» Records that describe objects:
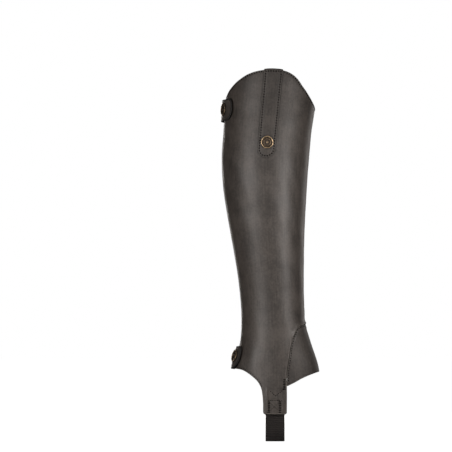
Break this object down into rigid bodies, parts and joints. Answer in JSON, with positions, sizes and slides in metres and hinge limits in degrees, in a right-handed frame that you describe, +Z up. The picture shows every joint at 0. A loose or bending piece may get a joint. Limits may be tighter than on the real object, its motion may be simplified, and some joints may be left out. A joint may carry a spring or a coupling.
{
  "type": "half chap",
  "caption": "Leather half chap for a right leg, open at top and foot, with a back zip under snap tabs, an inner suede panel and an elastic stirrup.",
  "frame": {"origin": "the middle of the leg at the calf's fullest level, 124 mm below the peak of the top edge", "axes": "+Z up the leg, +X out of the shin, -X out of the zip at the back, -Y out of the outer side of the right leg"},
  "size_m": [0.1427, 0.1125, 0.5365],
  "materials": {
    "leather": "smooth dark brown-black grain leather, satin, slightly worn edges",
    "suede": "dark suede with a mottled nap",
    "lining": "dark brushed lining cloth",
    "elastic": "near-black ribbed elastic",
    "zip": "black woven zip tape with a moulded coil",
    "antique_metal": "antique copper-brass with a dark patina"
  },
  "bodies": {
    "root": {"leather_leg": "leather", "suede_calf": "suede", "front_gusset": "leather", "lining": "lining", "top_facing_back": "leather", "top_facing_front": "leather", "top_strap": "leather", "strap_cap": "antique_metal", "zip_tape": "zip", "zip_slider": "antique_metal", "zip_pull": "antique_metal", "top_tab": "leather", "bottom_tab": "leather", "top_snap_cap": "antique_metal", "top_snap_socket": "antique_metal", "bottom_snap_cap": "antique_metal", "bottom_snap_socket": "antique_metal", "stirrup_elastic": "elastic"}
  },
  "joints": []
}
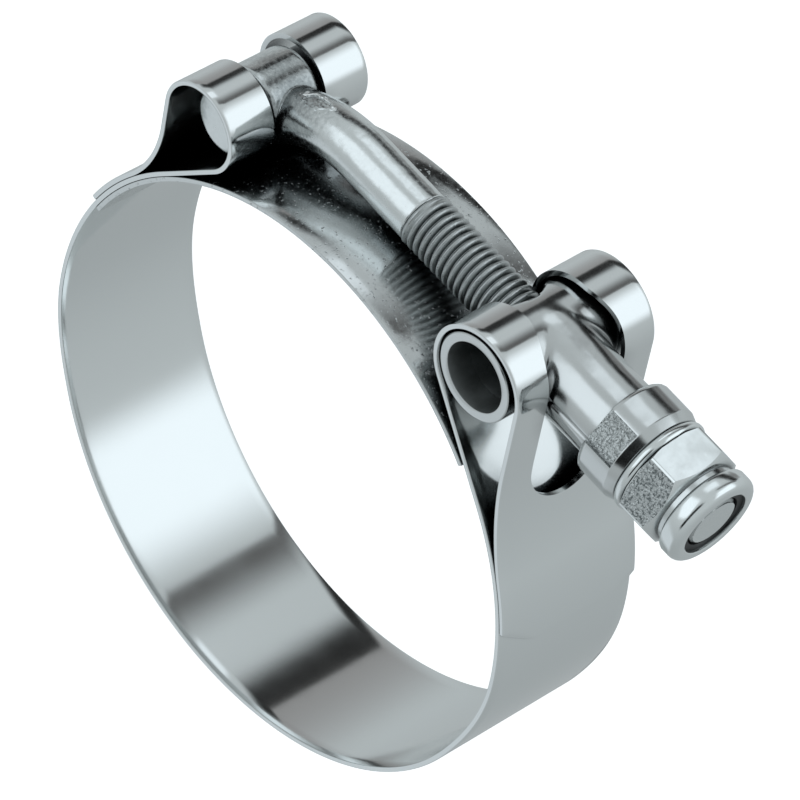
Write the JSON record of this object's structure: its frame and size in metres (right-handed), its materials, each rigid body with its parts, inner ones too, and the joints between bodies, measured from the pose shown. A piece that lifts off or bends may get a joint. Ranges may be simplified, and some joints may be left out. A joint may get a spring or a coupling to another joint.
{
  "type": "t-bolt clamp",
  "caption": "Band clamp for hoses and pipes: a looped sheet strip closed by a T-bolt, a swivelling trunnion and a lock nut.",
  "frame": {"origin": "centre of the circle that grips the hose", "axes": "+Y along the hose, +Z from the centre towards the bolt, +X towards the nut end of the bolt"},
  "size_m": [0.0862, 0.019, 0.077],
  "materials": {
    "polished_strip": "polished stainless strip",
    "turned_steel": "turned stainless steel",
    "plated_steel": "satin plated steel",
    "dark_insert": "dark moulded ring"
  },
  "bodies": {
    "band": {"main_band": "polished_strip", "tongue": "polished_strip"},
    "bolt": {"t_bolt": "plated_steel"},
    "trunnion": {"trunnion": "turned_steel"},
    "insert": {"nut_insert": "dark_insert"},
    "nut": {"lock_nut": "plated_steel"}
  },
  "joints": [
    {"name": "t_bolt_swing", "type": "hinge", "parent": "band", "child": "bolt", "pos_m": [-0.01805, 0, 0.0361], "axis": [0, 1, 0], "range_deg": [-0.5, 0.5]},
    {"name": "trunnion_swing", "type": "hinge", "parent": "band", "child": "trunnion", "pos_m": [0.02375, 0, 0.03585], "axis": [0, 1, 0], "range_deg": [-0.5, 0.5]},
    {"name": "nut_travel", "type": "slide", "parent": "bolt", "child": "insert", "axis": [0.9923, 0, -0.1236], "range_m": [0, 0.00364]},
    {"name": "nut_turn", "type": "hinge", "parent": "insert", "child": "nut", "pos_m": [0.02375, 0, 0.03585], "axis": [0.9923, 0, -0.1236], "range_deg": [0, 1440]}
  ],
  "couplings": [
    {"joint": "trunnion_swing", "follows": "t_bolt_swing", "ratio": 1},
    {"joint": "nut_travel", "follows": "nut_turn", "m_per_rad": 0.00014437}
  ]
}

» GIVEN EXERCISE: Of the lines in the material, how many include "inner"? Respond with the number alone.

» SOLVED EXERCISE: 2